Extract all of the data and reproduce it precisely.

**Material shown**

■ ■ ■ ■ ■ ■ ■

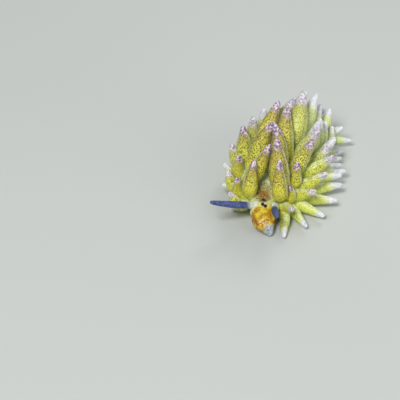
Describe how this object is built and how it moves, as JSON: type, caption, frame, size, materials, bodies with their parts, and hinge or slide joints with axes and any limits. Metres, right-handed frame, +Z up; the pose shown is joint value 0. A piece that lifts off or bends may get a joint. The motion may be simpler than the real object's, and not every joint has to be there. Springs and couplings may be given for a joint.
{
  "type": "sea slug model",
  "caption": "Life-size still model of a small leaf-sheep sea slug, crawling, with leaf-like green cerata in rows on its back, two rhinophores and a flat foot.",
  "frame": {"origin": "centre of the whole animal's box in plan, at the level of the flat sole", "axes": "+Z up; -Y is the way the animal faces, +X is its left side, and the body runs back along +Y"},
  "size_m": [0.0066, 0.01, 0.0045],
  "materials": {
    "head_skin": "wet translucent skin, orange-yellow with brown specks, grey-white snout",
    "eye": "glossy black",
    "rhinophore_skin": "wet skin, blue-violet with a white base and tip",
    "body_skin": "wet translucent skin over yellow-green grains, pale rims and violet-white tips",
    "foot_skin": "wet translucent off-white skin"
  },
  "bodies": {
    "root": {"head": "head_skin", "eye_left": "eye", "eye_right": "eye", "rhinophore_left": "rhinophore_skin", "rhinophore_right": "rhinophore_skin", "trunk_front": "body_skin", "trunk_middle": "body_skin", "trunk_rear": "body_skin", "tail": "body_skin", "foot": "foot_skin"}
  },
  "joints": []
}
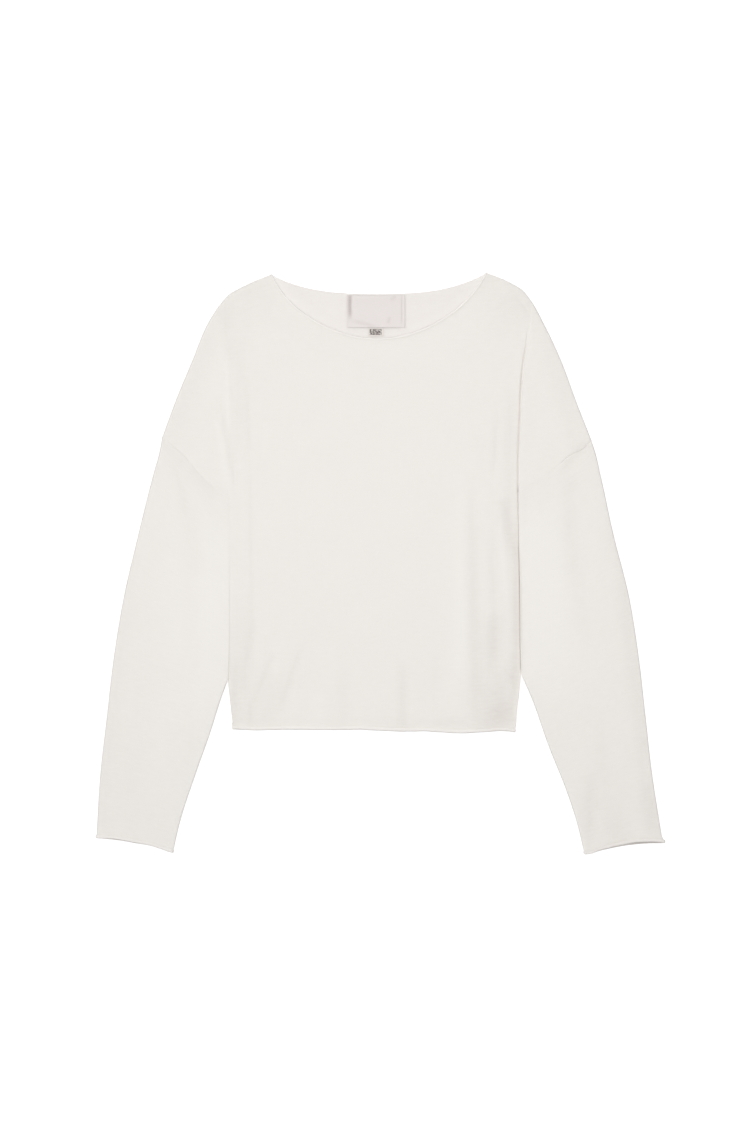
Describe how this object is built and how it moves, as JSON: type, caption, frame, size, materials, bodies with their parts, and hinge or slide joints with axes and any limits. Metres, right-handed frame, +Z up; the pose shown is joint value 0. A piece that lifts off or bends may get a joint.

■ ■ ■ ■ ■ ■ ■

**Result below**
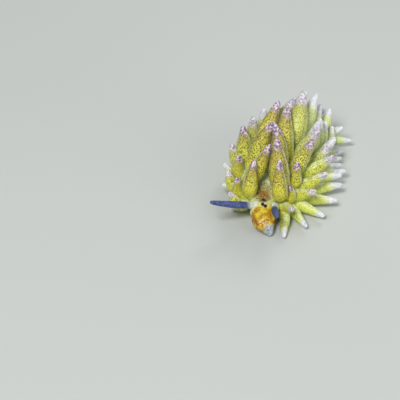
Describe how this object is built and how it moves, as JSON: type, caption, frame, size, materials, bodies with their parts, and hinge or slide joints with axes and any limits. Metres, right-handed frame, +Z up; the pose shown is joint value 0. A piece that lifts off or bends may get a joint. The motion may be simpler than the real object's, and not every joint has to be there. Springs and couplings may be given for a joint.
{
  "type": "sea slug model",
  "caption": "Life-size still model of a small leaf-sheep sea slug, crawling, with leaf-like green cerata in rows on its back, two rhinophores and a flat foot.",
  "frame": {"origin": "centre of the whole animal's box in plan, at the level of the flat sole", "axes": "+Z up; -Y is the way the animal faces, +X is its left side, and the body runs back along +Y"},
  "size_m": [0.0066, 0.01, 0.0045],
  "materials": {
    "head_skin": "wet translucent skin, orange-yellow with brown specks, grey-white snout",
    "eye": "glossy black",
    "rhinophore_skin": "wet skin, blue-violet with a white base and tip",
    "body_skin": "wet translucent skin over yellow-green grains, pale rims and violet-white tips",
    "foot_skin": "wet translucent off-white skin"
  },
  "bodies": {
    "root": {"head": "head_skin", "eye_left": "eye", "eye_right": "eye", "rhinophore_left": "rhinophore_skin", "rhinophore_right": "rhinophore_skin", "trunk_front": "body_skin", "trunk_middle": "body_skin", "trunk_rear": "body_skin", "tail": "body_skin", "foot": "foot_skin"}
  },
  "joints": []
}
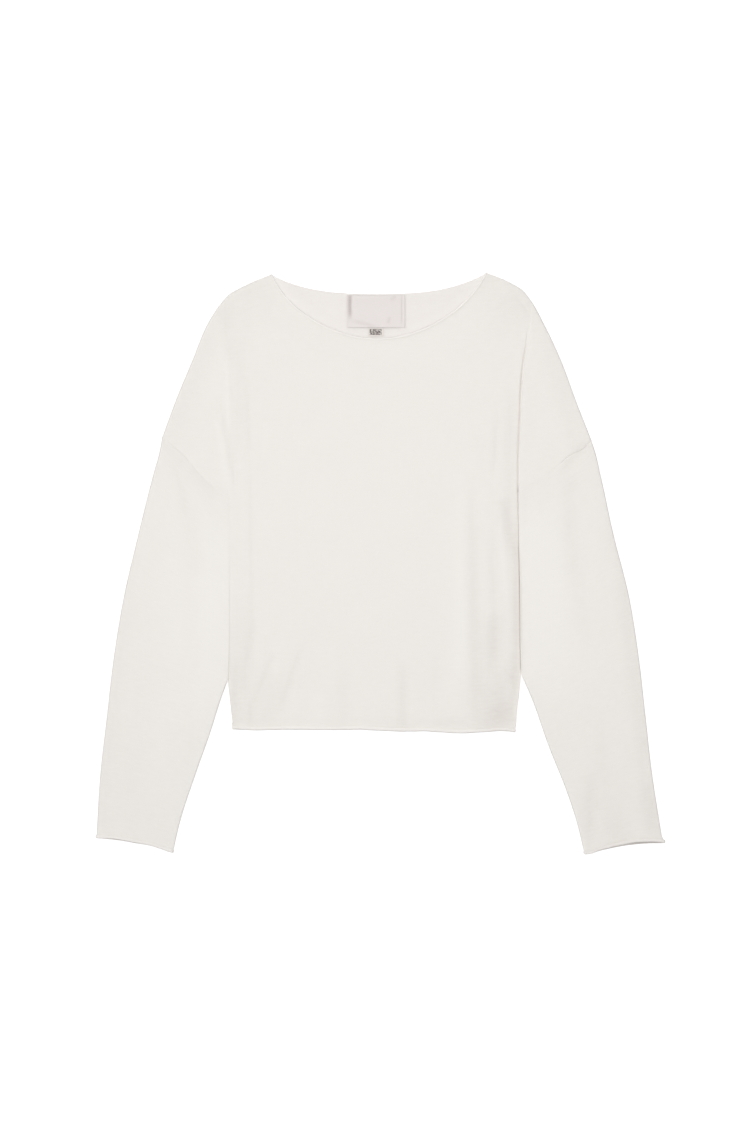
Describe how this object is built and how it moves, as JSON: type, caption, frame, size, materials, bodies with their parts, and hinge or slide joints with axes and any limits. Metres, right-handed frame, +Z up; the pose shown is joint value 0. A piece that lifts off or bends may get a joint.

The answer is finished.